Unfortunately, things just didn’t turn out well for Mowbray. While many claim that John Barnes was the worst Celtic manager in the last twenty years, Mowbray’s winning record was significantly worse. About 14% worse.
He constantly threw jibes at rivals Rangers by claiming that their football was negative. Yet they scored more. And by trying to play attacking football, Celtic were made to look vulnerable defensively. When looking into his last game in charge—the historic 4-0 defeat to St Mirren—the game finished with Celtic having six strikers on the pitch and Aiden McGeady at left back. Not good.
And if one were to also factor in that he had more money to spend than Rangers, then he really had no excuses.
It also says a lot about how bad he was at managing Celtic, when his inexperienced successor Neil Lennon guided them to a 100% winning record in the remaining eight league games of the season.
Nobody likes seeing a manager fail badly, but when you are worse than John Barnes, he just had to go.
26 October 2010 – 21 October 2013
Win percentage: 39.87%
BBC North East Sports Personality of the Year 2011; Championship Manager of the Month October 2012
Dom: Tony came to Boro after Gordon Strachan had been sacked.
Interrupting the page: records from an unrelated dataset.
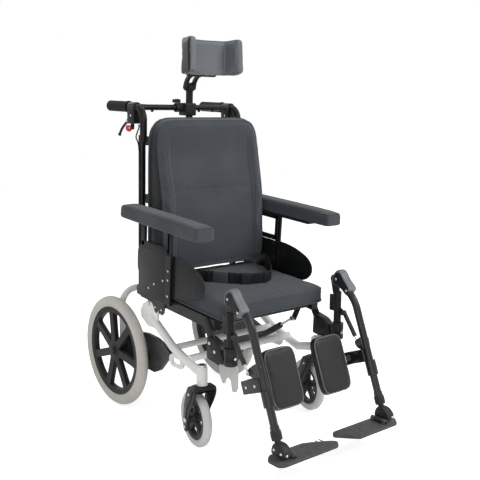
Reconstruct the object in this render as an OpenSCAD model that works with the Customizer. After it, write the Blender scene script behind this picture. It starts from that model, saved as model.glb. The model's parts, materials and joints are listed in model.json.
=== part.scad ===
/* [Rear wheels] */
// Diameter over the rear tyre
rear_wheel_d = 406; // [380:1:430]
// Thickness of the rear tyre
rear_tyre_w = 40; // [34:1:42]
// Distance of each rear wheel from the middle plane
rear_wheel_x = 246; // [244:1:256]
// Place of the rear axle behind the middle of the chair
axle_y = 373; // [365:1:380]
// Spokes in each rear wheel
spoke_count = 7; // [5:1:9]
// Diameter of the rear axle
axle_d = 12; // [10:1:14]

/* [Casters] */
// Diameter over the caster tyre
caster_d = 188; // [170:1:192]
// Thickness of the caster tyre
caster_tyre_w = 30; // [24:1:34]
// Distance of each swivel axis from the middle plane
caster_x = 252; // [248:1:262]
// Place of the swivel axis in front of the middle
caster_y = -171; // [-180:1:-165]
// Trail of the caster behind its swivel axis
caster_trail = 45; // [35:1:50]
// Angle that the casters stand at
caster_turn = 9; // [0:1:20]
// Diameter of the caster stem
stem_d = 14; // [12:1:16]
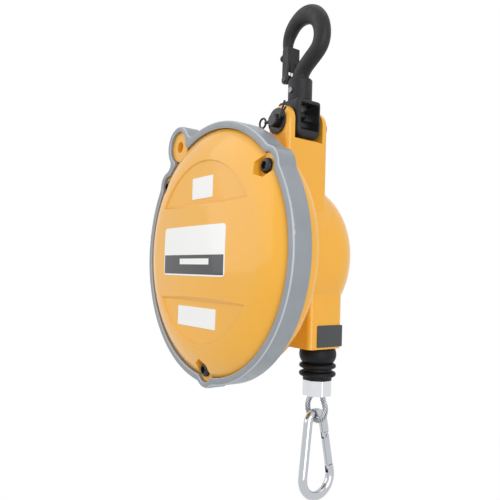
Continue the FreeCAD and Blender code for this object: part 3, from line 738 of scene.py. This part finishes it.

The Scot had spent a lot of money on players to coax them South of the border. Unfortunately none of them made a lasting impact at the Riverside so it was left to Boro legend Mowbray to pick up the pieces. He managed to balance the books, whilst also creating a strong team and bringing in players who have been integral to this season’s promotion push, two years after he left. He was unfortunate in that he had such a big task in terms of financial fair play coming in. All Boro fans will remember the time we went top just before the turn of the year, and then won only 2 games for the rest of that season. But don’t let that put Coventry fans off as he is a top manager, one who saw the potential in Lukas Jutkiewicz and purchased him from the Sky Blues for Boro. Everyone in Middlesbrough is wishing him all the best, as he is a club legend and we are still sad that his managerial endeavours didn’t succeed at his home club.